C. Claussen’s study on the Eucharist in John and the Didache is particularly important for the study of the former, as it starts by noticing that the synoptic gospels and the first Pauline letter to the Corinthians might not be the suitable context for the proper understanding of the Johannine Eucharistic fragments, since John does not have an account of the Last Supper. Carson firstly examines the Eucharistic prayers in Didache against the background of Jewish meal-prayers and then the background of the terminology used in Didache 9-10, with the result that some terms are better understood in a Hellenistic-Jewish context while others in a Christian one. When turning to the Eucharistic fragments of the gospel of John, several areas present parallels with the fragments of the Didache on this topic that form a better understanding of the former: “similarities in wording and theology make it quite likely that the Fourth Gospel and the Didache may be seen as belonging to the same liturgical tradition“ (162-3).

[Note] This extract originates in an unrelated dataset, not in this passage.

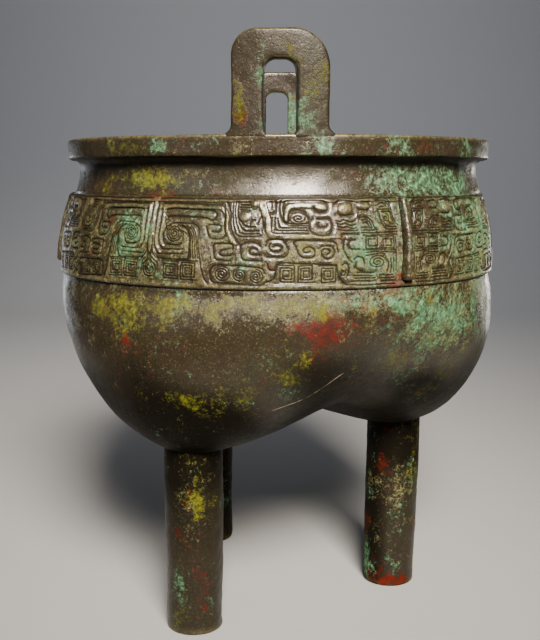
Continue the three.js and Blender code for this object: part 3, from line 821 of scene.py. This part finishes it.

All in all, notwithstanding that the structuring of the book and, generally, the diversity of opinions and methodological starting points might render it to a certain point less affable for the less specialized reader, this is a volume that no serious scholar interested in the presence of the New Testament in the second century will avoid. The impressive display of scholarly knowledge makes this work, along with its companion volume, a valuable reference tool for both New Testament and Early Patristics.